With Steam progress on proton, most games run on Linux without problems and with the same performance.

Another huge pain in Linux was installing commercial programs. Now with flatpak, you can be sure it will work no matter what.

It is getting better, trust me.


C++, Windows and stuff belong to WinDev, not DevDiv.

Additionally, DevDiv is now under Azure, hence all the cool toys and openess.


Linux still can't do high/mixed DPI out of the box?


Not until extremely recently[1] for fractional scaling. In my books, this is non-working HiDPI, because on Windows, my 15.6-inch full-HD notebook display is at 1.25× scaling, and my 27-inch UHD monitor is at 1.75× scaling. And since this is so recent, most DEs don't have support for this yet.

I was using mixed-DPI set-ups with no fanfare with Windows 8, 11 years ago. And Windows had initial HiDPI support with Windows 7.

[1]: https://gitlab.freedesktop.org/wayland/wayland-protocols/-/m...


I used to do this on Windows and found a ton of apps either broke their layout or got blurry when moved between monitors, so I wouldn't class Windows as 'ideal' here either :/


Not only moving the app itself between monitors. I fairly regularly get mis-scaled icons in the task bar when I've unplugged my laptop from its screen while it's closed.

I have yet to figure out how to get QT apps (and FreeCAD is particularly awful here) how to play well - there's always something scaled wrong no matter what I do.


It does on Wayland. X11 isn't likely to get it because it's EoL.

Currently using it right now on Sway: https://man.archlinux.org/man/sway-output.5.en


And Wayland is compatible with everything one would expect?


The question isn't possible to answer, what one person expects to work another person might not consider it important. Likewise, what does "compatible" mean?

I have used Wayland exclusively for over a year and not found any software I could not run.

For example, JAVA doesn't have native Wayland support, so if you launched GUI JAVA software Wayland will run it in a sandboxed X11 server (XWayland) that behaves mostly like Wayland in the context of the rest of your system but is just X11 under the hood.

However, because that JAVA software is technically running in X11 and X11 doesn't have the level of support as Wayland does for HiDPI then that specific GUI program can't inherit your pixel config. This will probably just mean the default layout for that program will be too small or blurry.
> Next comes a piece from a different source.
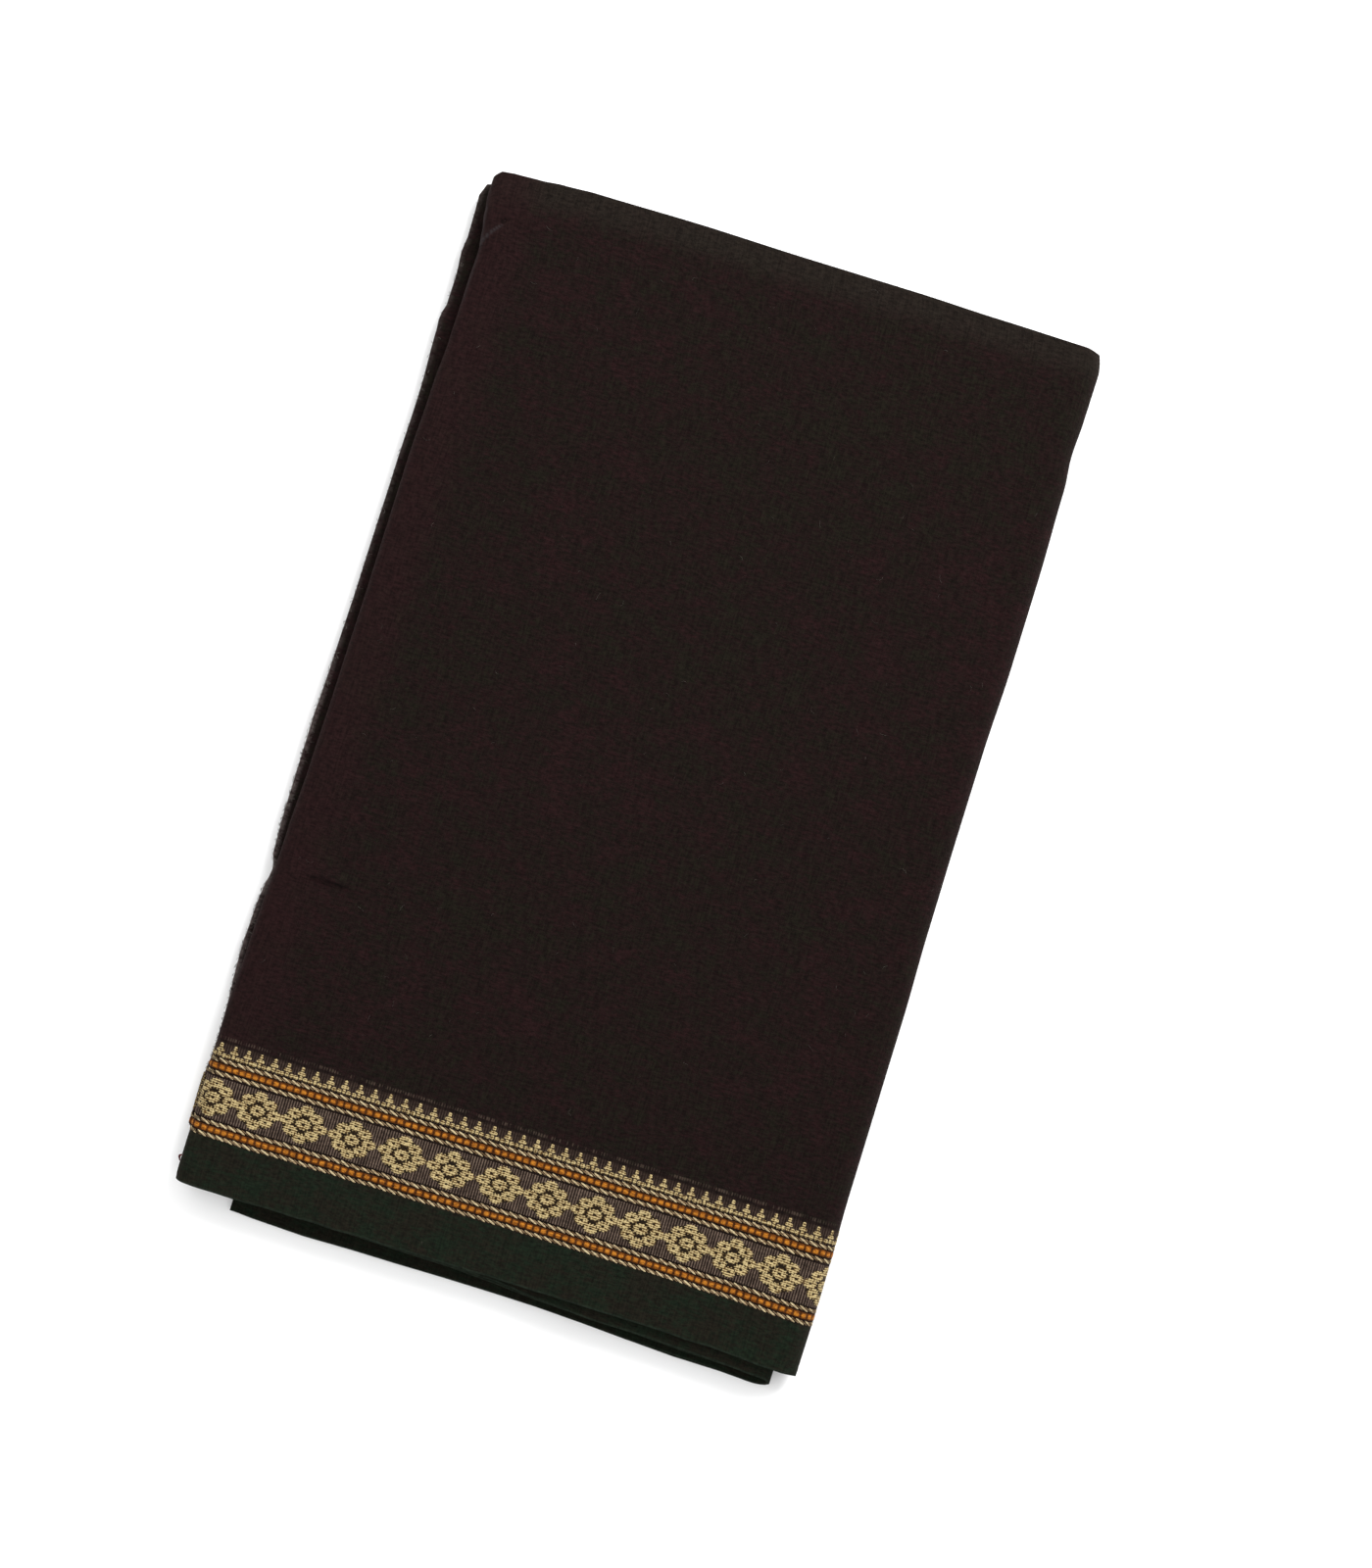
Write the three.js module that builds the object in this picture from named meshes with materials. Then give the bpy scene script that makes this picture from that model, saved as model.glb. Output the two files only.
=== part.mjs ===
// A cotton saree folded flat, as it lies on a shelf.
//
// The cloth is one woven length. It is doubled along its length, selvedge on selvedge, and then halved four
// times across, so that sixteen doubled stretches lie on each other. Each wall here is one doubled stretch.
// The outer stretch makes the top, turns round the right side and makes the underside. At the left it turns
// under the upper half of the stack. The lower half looks out below it at the left and at the front.
//
// Millimetres, +Z up. X runs across the packet from its open left side to its folded right side, and Y from
// the selvedges to the lengthwise fold. The origin is under the middle of its footprint.

import * as THREE from "three";

// The cloth as woven
const clothWidth = 1158;
const clothLength = 5500;
const selvedgeStrip = 27.5;
const borderStrip = 55.2;

// The cloth as folded
const stretchCount = 16;
const packetLength = clothWidth / 2;
const stretchWidth = clothLength / stretchCount;
const outerSlack = 7.2;
const packetWidth = stretchWidth + outerSlack;
const wall = 1.1;
const seamGap = 0.3;
const pitch = wall + seamGap;
const stackHeight = stretchCount * pitch - seamGap;

// Where each stretch lies in the stack, counted from the top
const outerTop = 1;
const second = 2;
const outerTail = 8;
const leftFoldUpper = 9;
const leftFoldLower = 12;
const endStretch = 15;
const outerUnder = 16;
const hiddenFrom = 3;
const hiddenTo = 14;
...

This is a good example because it's not unreasonable that in 2023 you may not be running any GUI JAVA software and you may never even realise this was an thing. Equally, GUI JAVA software may be the only software you run in which case this may be unacceptable.

There are other things Wayland does differently to X11 (because it's different software). For example, Wayland doesn't have a method for a program to register a global hotkey - if you want a global hotkey you have to register it in your WM or DE. This is because the tighter security model stops one program from capturing inputs to another AND because the developers can't come to a consensus on the API to enable this.
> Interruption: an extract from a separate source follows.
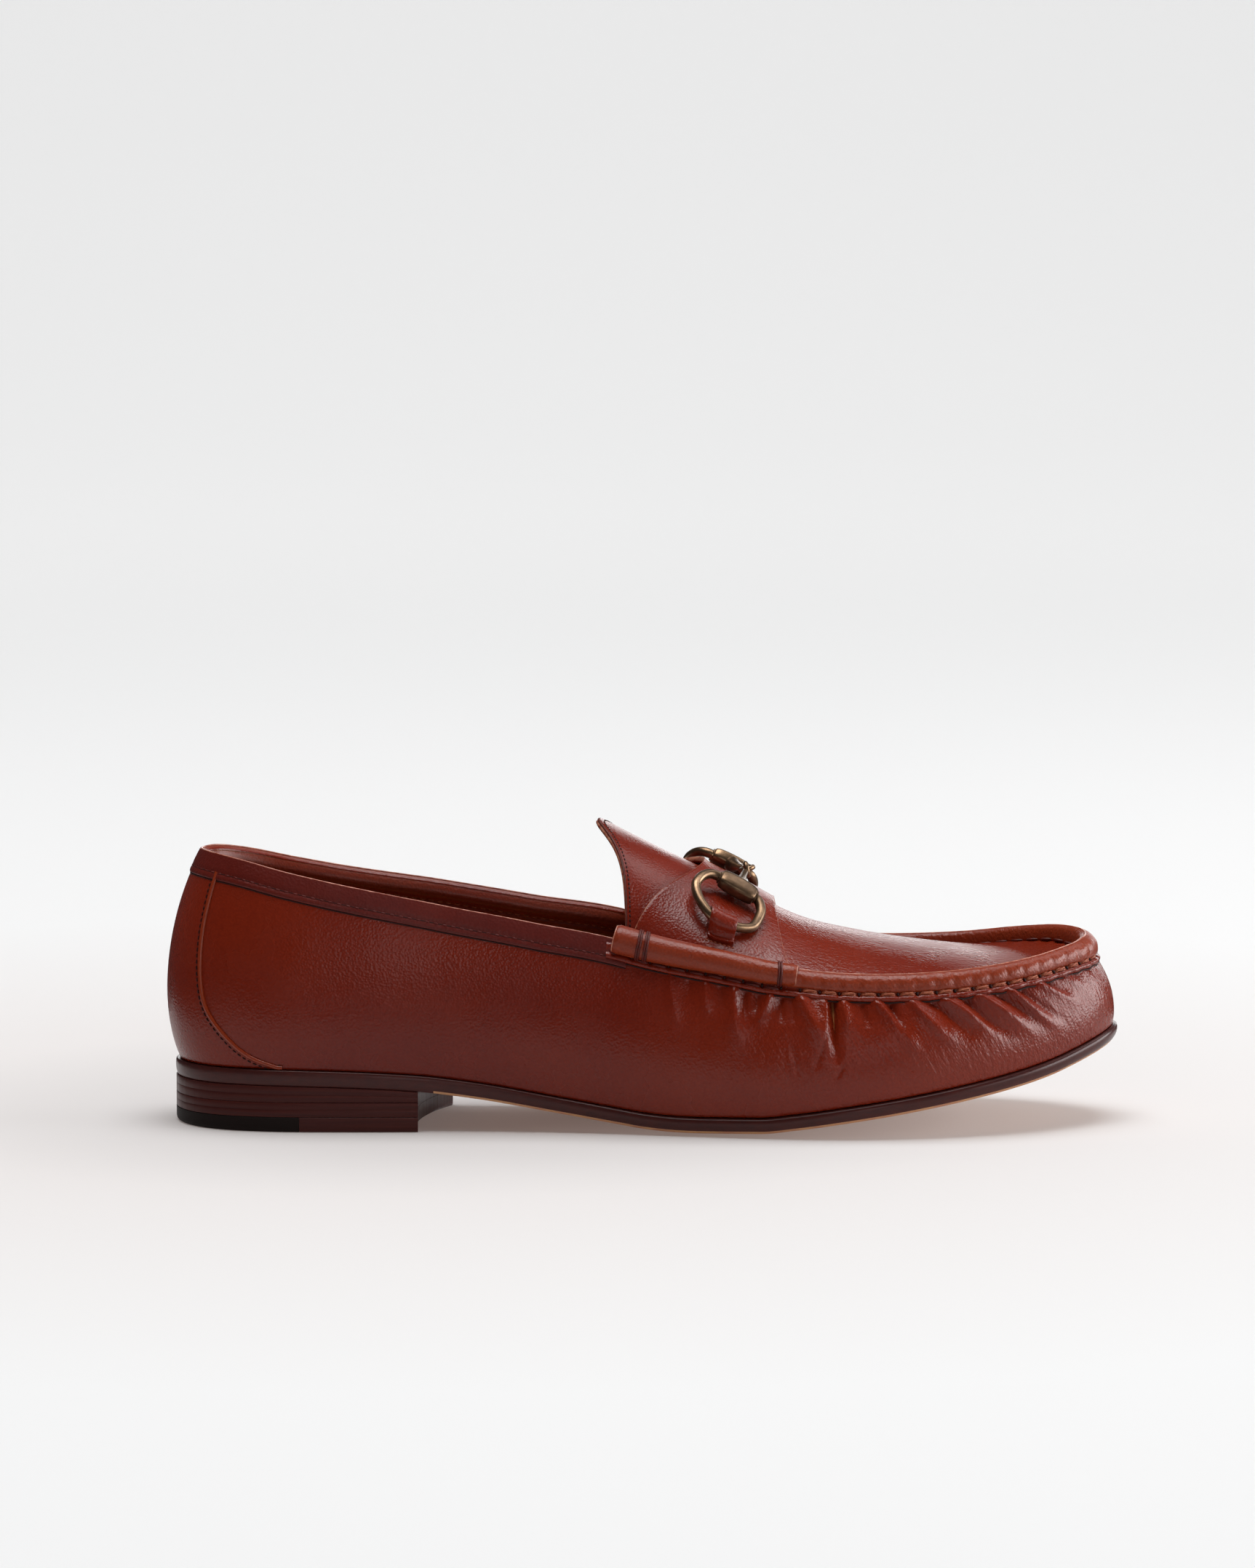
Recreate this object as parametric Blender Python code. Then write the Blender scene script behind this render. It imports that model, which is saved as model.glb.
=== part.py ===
"""A right bit loafer: moccasin upper with a raised apron seam, saddle strap with a snaffle bit,
leather outsole and stacked heel. Metres, +X to the toe, +Y to the inner side, +Z up."""

import functools
import math
from collections import namedtuple

import bmesh
import bpy
import numpy as np

# Main sizes of the shoe.
SHOE_LENGTH = 0.300
BALL_WIDTH = 0.103
HEEL_WIDTH = 0.067
HEEL_HEIGHT = 0.015
TOE_SPRING = 0.026
BACK_HEIGHT = 0.066
TOE_HEIGHT = 0.030
INSTEP_RISE = 0.0335
SWELL = 0.010

# Sole, heel and insole.
SOLE_THICKNESS = 0.005
SOLE_CROWN = 0.002
FLAT_SHARE = 0.52
SOLE_BEVEL = 0.0012
HEEL_LIFT_THICKNESS = 0.0046
TOP_PIECE_THICKNESS = 0.0048
HEEL_INSET = 0.0002
HEEL_EDGE_ROUND = 0.0016
BREAST_LATERAL = 0.078
BREAST_MEDIAL = 0.0875
BREAST_HOLLOW = 0.0045
RUBBER_LENGTH = 0.0405
INSOLE_THICKNESS = 0.003
INSOLE_LIFT = 0.0005

# Upper, saddle strap and their seams.
UPPER_WALL = 0.0021
FEATHER_MARGIN = 0.0014
BINDING_WIDTH = 0.0075
BINDING_STEP = 0.0006
LIP_WIDTH = 0.0060
LIP_STEP = 0.0011
ROLL_RADIUS = 0.0029
HIDDEN_ROLL_RADIUS = 0.0020
PLUG_DROP = 0.0010
COUNTER_RIDGE_RADIUS = 0.0008
STRAP_THICKNESS = 0.0017
BAR_RADIUS_BACK = 0.0047
BAR_RADIUS_FRONT = 0.0036
BAR_FLATTENING = 0.45

# Bit and its keepers.
WIRE_RADIUS = 0.00145
BARREL_LENGTH = 0.0125
BARREL_WIDTH = 0.0068
BARREL_HEIGHT = 0.0050
ARM_REACH = 0.0205
EYE_RADIUS = 0.0019
EYE_WIRE = 0.00075
RING_CLEARANCE = 0.0003
KEEPER_FOOT = 0.0052
KEEPER_LIFT = 0.0005
KEEPER_THICKNESS = 0.0010

# Clearances between pieces.
GAP = 0.0003
LIFT_GAP = 0.0001

# One row for each section from heel to toe. Each value is a share of a named size: x and top_x of
# SHOE_LENGTH, widths of half the named width, walls of the named height, low and high of SWELL.
# The sole edge comes first, then the top line: the collar up to the throat, then the apron seam.
Section = namedtuple(
    "Section",
    "width x lateral medial top_x top_lateral top_medial"
    " height wall_lateral wall_medial low_lateral low_medial high_lateral high_medial",
)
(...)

You may consider Wayland not supporting arbitrary global hotkeys to be incompatible with what you expect. I don't because I have no issue with the centralised global hotkeys in my WM.
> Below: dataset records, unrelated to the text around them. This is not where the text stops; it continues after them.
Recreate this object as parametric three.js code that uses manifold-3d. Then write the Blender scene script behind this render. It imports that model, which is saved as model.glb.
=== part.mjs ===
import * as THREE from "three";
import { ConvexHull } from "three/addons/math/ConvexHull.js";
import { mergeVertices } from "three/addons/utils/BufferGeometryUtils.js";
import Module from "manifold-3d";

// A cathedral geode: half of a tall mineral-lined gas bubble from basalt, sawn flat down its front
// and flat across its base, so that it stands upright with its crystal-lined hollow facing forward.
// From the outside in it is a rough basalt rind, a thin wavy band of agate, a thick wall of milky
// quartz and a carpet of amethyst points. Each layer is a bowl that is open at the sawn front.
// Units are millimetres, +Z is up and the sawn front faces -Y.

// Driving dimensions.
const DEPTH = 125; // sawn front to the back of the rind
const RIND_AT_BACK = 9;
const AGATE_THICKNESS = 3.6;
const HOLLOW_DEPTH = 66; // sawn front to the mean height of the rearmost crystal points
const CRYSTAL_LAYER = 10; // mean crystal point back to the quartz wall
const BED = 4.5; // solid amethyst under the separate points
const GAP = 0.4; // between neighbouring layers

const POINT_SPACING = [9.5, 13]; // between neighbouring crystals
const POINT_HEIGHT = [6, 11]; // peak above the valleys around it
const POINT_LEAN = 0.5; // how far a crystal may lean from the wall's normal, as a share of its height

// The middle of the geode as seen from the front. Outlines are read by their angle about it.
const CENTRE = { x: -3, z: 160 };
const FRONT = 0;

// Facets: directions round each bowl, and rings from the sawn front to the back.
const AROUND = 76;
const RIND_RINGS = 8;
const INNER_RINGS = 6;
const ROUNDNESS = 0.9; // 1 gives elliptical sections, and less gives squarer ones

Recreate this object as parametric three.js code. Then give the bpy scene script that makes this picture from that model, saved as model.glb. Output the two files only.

It's not compatible with Talon voice for voice to text. I was going to move to Wayland a year back, but I also had hand issues that meant I needed to use Talon.

Apparently per the Talon developer Wayland makes something like Talon very difficult or impossible to implement? Not sure of specifics.

This gave me the impression that Wayland isn't as friendly with regards to accessibility, but not sure if that's a fair takeway or not.


Nope! I used it for a while and had issues with screen sharing/capture in Firefox and OBS (it did work in Chrome but then my webcam didn't work there - classic Linux).

I never thought it would take 3 decades for Wayland to be mature.


How long ago was this? Screen sharing[0] and capture[1] works fine in wlroots.

  [0]: Supported with workarounds circa 2020, most were merged by 2022 - https://github.com/emersion/xdg-desktop-portal-wlr/wiki/Screencast-Compatibility
  [1]: I've had success using `wf-recorder` https://github.com/ammen99/wf-recorder


Right now. On RHEL 8 admittedly, and it Firefox screen sharing did work at first, but it randomly broke at some point. OBS capture never worked in Wayland for me.